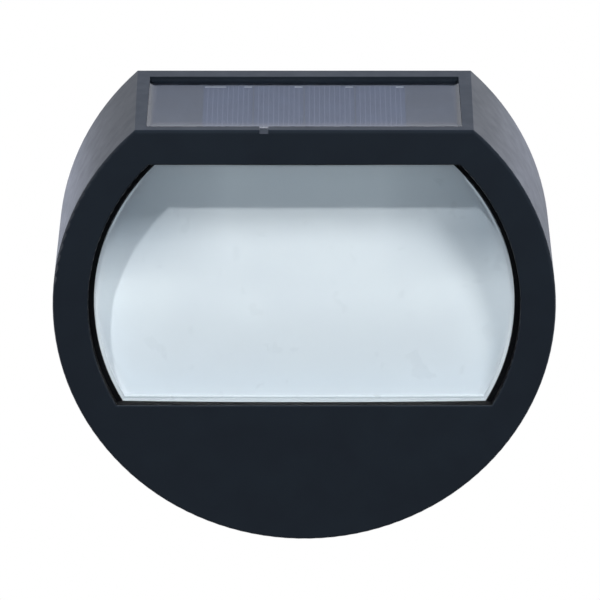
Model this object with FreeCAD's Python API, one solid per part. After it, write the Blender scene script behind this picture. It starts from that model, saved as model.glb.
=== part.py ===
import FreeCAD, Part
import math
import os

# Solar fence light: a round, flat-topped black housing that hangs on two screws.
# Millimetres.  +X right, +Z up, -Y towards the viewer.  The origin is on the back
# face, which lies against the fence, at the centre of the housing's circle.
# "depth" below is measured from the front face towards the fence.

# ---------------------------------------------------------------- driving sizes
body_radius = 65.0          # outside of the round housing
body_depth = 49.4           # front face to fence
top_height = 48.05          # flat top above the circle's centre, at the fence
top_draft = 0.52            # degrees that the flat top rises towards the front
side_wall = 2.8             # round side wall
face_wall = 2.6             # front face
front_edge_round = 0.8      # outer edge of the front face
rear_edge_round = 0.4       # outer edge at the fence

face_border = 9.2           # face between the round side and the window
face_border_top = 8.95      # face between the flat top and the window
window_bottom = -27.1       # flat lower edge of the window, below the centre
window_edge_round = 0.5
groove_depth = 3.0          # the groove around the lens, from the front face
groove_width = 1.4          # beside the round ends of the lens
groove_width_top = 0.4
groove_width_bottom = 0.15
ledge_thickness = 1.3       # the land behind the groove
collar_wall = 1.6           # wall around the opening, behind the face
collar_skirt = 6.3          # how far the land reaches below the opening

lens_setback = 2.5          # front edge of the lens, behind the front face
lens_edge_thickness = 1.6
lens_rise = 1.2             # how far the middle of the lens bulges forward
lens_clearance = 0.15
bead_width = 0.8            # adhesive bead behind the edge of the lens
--
* _THE TASK_
Copy down the whole of the data above, matching it exactly.

* _SOLUTION FOR THIS EXERCISE_
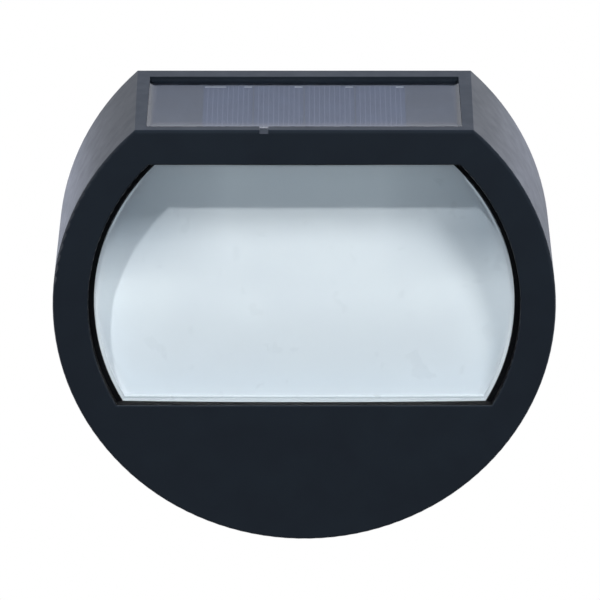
Model this object with FreeCAD's Python API, one solid per part. After it, write the Blender scene script behind this picture. It starts from that model, saved as model.glb.
=== part.py ===
import FreeCAD, Part
import math
import os

# Solar fence light: a round, flat-topped black housing that hangs on two screws.
# Millimetres.  +X right, +Z up, -Y towards the viewer.  The origin is on the back
# face, which lies against the fence, at the centre of the housing's circle.
# "depth" below is measured from the front face towards the fence.

# ---------------------------------------------------------------- driving sizes
body_radius = 65.0          # outside of the round housing
body_depth = 49.4           # front face to fence
top_height = 48.05          # flat top above the circle's centre, at the fence
top_draft = 0.52            # degrees that the flat top rises towards the front
side_wall = 2.8             # round side wall
face_wall = 2.6             # front face
front_edge_round = 0.8      # outer edge of the front face
rear_edge_round = 0.4       # outer edge at the fence

face_border = 9.2           # face between the round side and the window
face_border_top = 8.95      # face between the flat top and the window
window_bottom = -27.1       # flat lower edge of the window, below the centre
window_edge_round = 0.5
groove_depth = 3.0          # the groove around the lens, from the front face
groove_width = 1.4          # beside the round ends of the lens
groove_width_top = 0.4
groove_width_bottom = 0.15
ledge_thickness = 1.3       # the land behind the groove
collar_wall = 1.6           # wall around the opening, behind the face
collar_skirt = 6.3          # how far the land reaches below the opening

lens_setback = 2.5          # front edge of the lens, behind the front face
lens_edge_thickness = 1.6
lens_rise = 1.2             # how far the middle of the lens bulges forward
lens_clearance = 0.15
bead_width = 0.8            # adhesive bead behind the edge of the lens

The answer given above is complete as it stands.